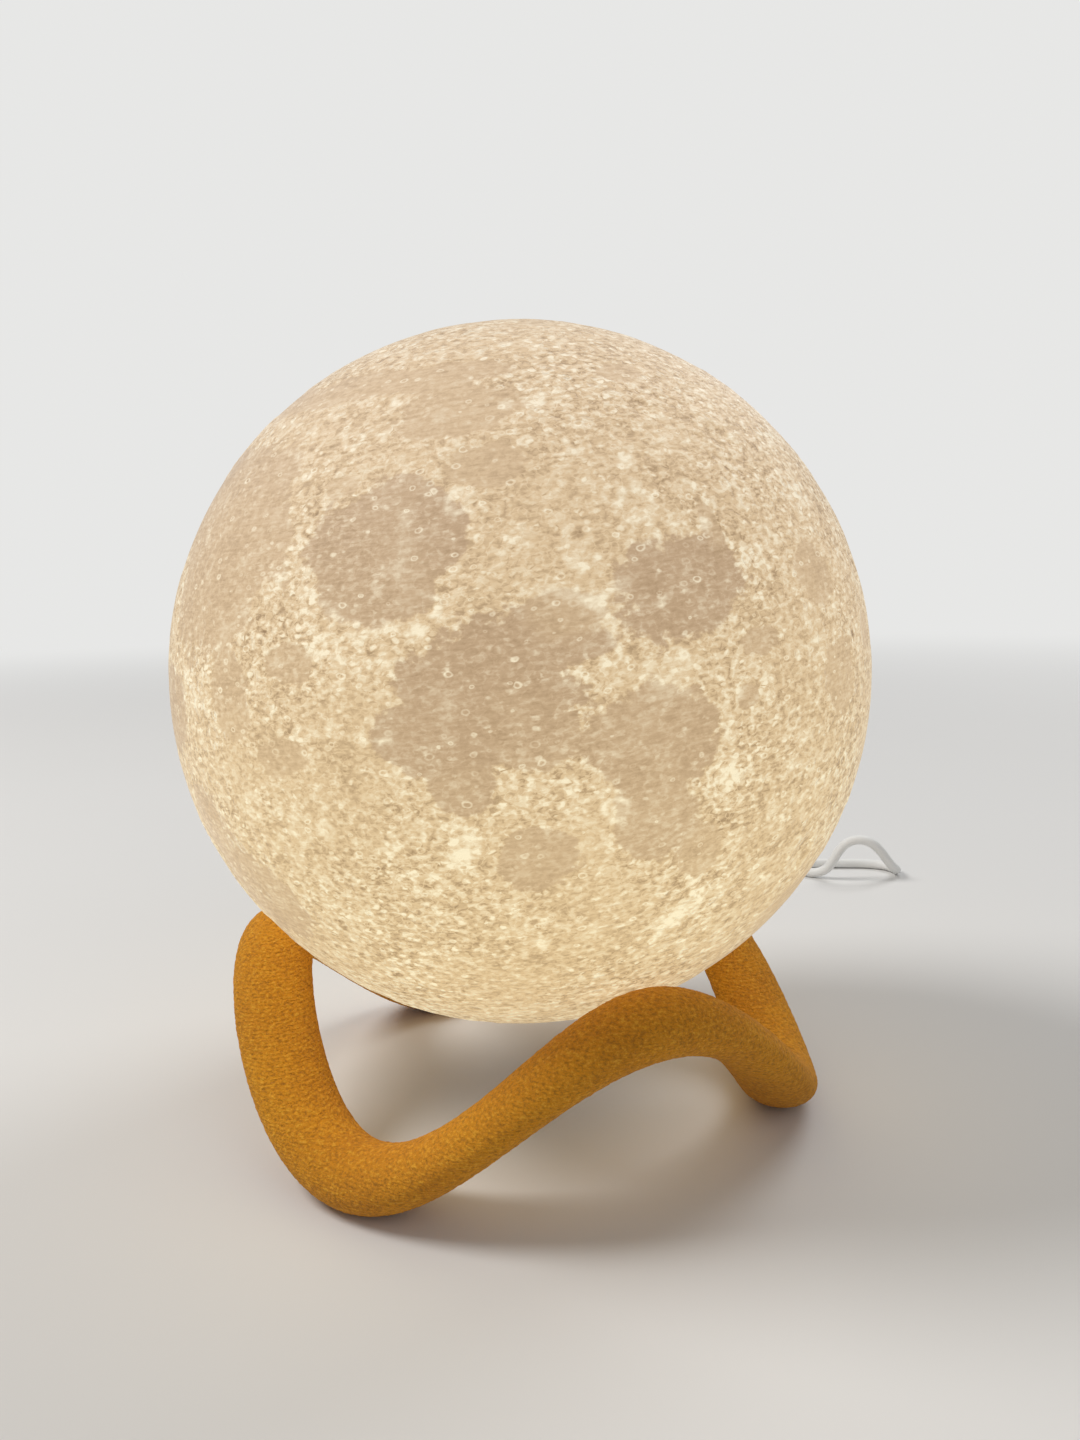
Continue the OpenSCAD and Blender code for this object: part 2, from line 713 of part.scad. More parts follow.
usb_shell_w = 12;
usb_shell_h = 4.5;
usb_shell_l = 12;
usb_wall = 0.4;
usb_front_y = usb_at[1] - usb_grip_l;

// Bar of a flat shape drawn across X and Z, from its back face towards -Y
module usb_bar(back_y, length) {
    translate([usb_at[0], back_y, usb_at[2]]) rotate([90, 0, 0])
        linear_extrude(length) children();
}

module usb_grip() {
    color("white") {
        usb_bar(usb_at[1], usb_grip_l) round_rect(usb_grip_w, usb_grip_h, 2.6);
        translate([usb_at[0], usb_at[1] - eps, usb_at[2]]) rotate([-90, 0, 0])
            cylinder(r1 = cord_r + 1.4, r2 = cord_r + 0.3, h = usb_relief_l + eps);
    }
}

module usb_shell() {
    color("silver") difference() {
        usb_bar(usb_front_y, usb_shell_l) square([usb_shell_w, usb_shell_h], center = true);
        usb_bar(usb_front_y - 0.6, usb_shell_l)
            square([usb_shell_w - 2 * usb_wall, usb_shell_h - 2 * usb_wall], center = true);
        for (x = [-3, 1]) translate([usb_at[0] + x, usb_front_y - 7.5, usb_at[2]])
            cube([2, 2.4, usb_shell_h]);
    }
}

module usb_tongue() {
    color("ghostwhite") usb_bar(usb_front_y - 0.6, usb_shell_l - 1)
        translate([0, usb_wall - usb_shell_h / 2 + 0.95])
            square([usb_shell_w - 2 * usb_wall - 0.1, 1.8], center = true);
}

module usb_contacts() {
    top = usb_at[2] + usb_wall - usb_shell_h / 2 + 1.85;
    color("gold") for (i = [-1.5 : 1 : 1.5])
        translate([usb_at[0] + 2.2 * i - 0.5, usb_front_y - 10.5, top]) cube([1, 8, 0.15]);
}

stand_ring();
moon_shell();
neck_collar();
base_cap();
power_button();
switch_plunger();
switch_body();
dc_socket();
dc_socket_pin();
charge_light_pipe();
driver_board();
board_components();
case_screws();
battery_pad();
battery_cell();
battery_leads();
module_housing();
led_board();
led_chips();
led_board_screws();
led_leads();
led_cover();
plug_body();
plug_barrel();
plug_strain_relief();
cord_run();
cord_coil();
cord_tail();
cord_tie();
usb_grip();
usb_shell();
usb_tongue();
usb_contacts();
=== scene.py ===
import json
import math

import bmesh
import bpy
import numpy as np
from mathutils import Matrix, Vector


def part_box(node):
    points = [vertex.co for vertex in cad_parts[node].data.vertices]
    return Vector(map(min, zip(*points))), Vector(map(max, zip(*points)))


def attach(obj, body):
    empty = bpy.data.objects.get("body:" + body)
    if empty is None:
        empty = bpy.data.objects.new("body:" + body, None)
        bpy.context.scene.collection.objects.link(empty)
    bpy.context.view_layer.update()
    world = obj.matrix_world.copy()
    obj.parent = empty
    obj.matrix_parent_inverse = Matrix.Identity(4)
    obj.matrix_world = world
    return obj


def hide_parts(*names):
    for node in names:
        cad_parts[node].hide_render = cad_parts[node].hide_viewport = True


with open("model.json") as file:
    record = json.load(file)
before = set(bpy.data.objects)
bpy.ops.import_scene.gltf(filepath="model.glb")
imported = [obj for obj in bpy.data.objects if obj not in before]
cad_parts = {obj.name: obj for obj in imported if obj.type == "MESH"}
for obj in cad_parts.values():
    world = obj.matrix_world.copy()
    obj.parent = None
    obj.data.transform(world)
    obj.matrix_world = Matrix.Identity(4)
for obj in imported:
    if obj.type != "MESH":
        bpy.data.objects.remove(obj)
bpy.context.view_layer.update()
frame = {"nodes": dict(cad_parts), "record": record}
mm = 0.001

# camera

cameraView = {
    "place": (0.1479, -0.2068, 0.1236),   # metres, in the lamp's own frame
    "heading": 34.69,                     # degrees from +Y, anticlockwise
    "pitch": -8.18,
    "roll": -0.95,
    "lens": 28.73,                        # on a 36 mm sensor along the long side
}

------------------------

Exercise goal
Repeat exactly the lines from the one containing "stand_ring();" through the one containing "obj.matrix_world = world", both included, and nothing else.

Response to the exercise
stand_ring();
moon_shell();
neck_collar();
base_cap();
power_button();
switch_plunger();
switch_body();
dc_socket();
dc_socket_pin();
charge_light_pipe();
driver_board();
board_components();
case_screws();
battery_pad();
battery_cell();
battery_leads();
module_housing();
led_board();
led_chips();
led_board_screws();
led_leads();
led_cover();
plug_body();
plug_barrel();
plug_strain_relief();
cord_run();
cord_coil();
cord_tail();
cord_tie();
usb_grip();
usb_shell();
usb_tongue();
usb_contacts();
=== scene.py ===
import json
import math

import bmesh
import bpy
import numpy as np
from mathutils import Matrix, Vector


def part_box(node):
    points = [vertex.co for vertex in cad_parts[node].data.vertices]
    return Vector(map(min, zip(*points))), Vector(map(max, zip(*points)))


def attach(obj, body):
    empty = bpy.data.objects.get("body:" + body)
    if empty is None:
        empty = bpy.data.objects.new("body:" + body, None)
        bpy.context.scene.collection.objects.link(empty)
    bpy.context.view_layer.update()
    world = obj.matrix_world.copy()
    obj.parent = empty
    obj.matrix_parent_inverse = Matrix.Identity(4)
    obj.matrix_world = world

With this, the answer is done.